En la Europa de inicios del siglo XIX había una regla que todo el mundo debía respetar. Y ésa era, nada más y nada menos, que obedecer a Napoleón Bonaparte. En caso contrario te buscabas serios problemas. Eso fue lo que le pasó al papa Pío VII que dijo “pues si Napoleón es chulo, yo voy a serlo el doble, ¡ale!”. Y éste es el hecho que, a continuación, vamos a contar.
Lo primero de todo es ponernos en contexto. Napoleón Bonaparte, que ha pasado a la Historia como un canijo con malas pulgas, consiguió hacerse con el poder en Francia. Poco a poco, fue extendiendo su territorio por toda Europa (o al menos lo intentaba).
Entre el emperador Napoleón Bonaparte y el papa Pío VII se masca la tensión
El papa Pío VII había tenido ya algunos malentendidos con el emperador Napoleón Bonaparte (1). La tensión, además, se incrementaba por ese “talante progresista” del pontífice, que llegó a afirmar que la religión católica no estaba en absoluto en contra de la democracia.

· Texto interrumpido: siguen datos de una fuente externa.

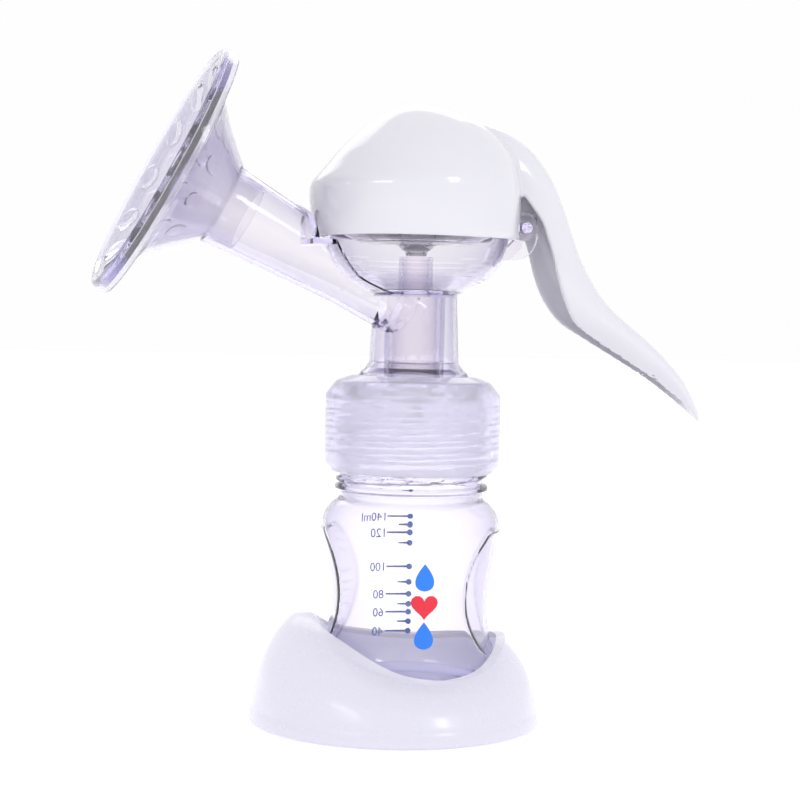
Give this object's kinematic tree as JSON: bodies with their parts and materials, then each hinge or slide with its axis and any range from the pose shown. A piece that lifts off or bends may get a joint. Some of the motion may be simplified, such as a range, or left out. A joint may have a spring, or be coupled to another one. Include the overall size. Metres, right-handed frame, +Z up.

Y que alguien estuviera a favor de cosas tan modernas como la democracia, pues a Napoleón mucha gracia no le hacía, oye. Sin embargo, tampoco ese asunto le preocupaba mucho, ya que los Estados Pontificios eran un mero peón en sus estrategias militares (2).
Sin embargo, todo empeoró cuando el papa decidió no apoyar al gabacho en su plan de bloqueo a Gran Bretaña. Napoleón, de muy mala leche, mandó a su ejército imperial a ocupar Roma, hogar del pontífice. Una vez ocupada la Ciudad Eterna, ordenó la inmediata anexión de todos los Estados papales, pasando así estos a pertenecer al emperador. No obstante, Napoleón Bonaparte, que era muy buen hombre, permitió al papa seguir viviendo en Roma (3).
Ahora bien, el sucesor de san Pedro no se iba a quedar callado. Publicó la bula Quam memorandum, en la que, sin mencionar directamente a Napoleón Bonaparte, excomulgaba a todos los participantes del robo del patrimonio de San Pedro. El pueblo de Roma, muy de acuerdo con la bula, estalló en revueltas, que fueron sofocadas por el ejército francés. Fue entonces cuando el franchute, indignado por haber sido excomulgado, mandó arrestar al papa Pío VII. Así, los soldados imperiales entraron en el palacio del Quirinal exigiendo al papa que retirara la bula de excomunión. Pío VII, más chulo que un ocho, respondió: “No podemos, no debemos, y no queremos” (4). ¡Toma ésa!
Pues por chulo ahora te secuestro
Fue entonces cuando empezó el cautiverio del Santo Padre. Fue deportado primero cerca de Génova y más tarde, a Fontainebleau, Francia. ¡Tuvo un viaje de lo más horrible! De camino a Francia su carruaje volcó sobre unas aguas pantanosas, que le dejaron herido. Más tarde cayó enfermo hasta el punto de que le suministraron la extremaunción. Pero sobrevivió (5).
Durante su arresto, el emperador Napoleón trataría, en vano, de sacar provecho del papa Pío VII. Así, intentó obtener beneficios tales como trasladar la sede del catolicismo de Roma a París. Sin embargo, que el papa Pío VII estuviera en cautiverio no significa que viviera mal. Y es que fue agasajado con los mejores alimentos y la habitación más cómoda del palacio.
De esta forma se pretendía que Napoleón no sólo tuviera el centro de Europa en París, sino que también, la ciudad fuera el centro del catolicismo a nivel mundial. Así, París tendría una doble importancia a escala planetaria: política y religiosa. Como puede observarse, al emperador Napoleón Bonaparte, lo que es ego, no le faltaba en absoluto (6).
También, durante dicho cautiverio, Napoleón evitaba en la medida de lo posible que el papa tuviera algún tipo de comunicación exterior. De este modo, prohibió incluso que se le suministraran papel, tinta y pluma (7). Era un bullying en toda regla.
Hasta Napoleón tenía a veces miedo
Tal y como dice aquel dicho, a todo cerdo le llega su san Martín. Pues bien, resulta que al gabacho las cosas no le empezaban a ir bien por Europa, donde le estaban derrotando (8). Pensando que se trataba de un castigo divino por tener preso al pontífice, ordenó su libertad. Cuatro meses después, el papa Pío VII entraba de nuevo en Roma. Fue recibido por su pueblo entre vítores y aplausos (9).
Terminaba un tormento para aquel pobre anciano al que el emperador Napoleón no pudo achantar ni con amenazas, ni con sobornos. Fue uno de los pocos que supo hacerle frente y que no dio su brazo a torcer. ¡Ole, Pío VII! (10).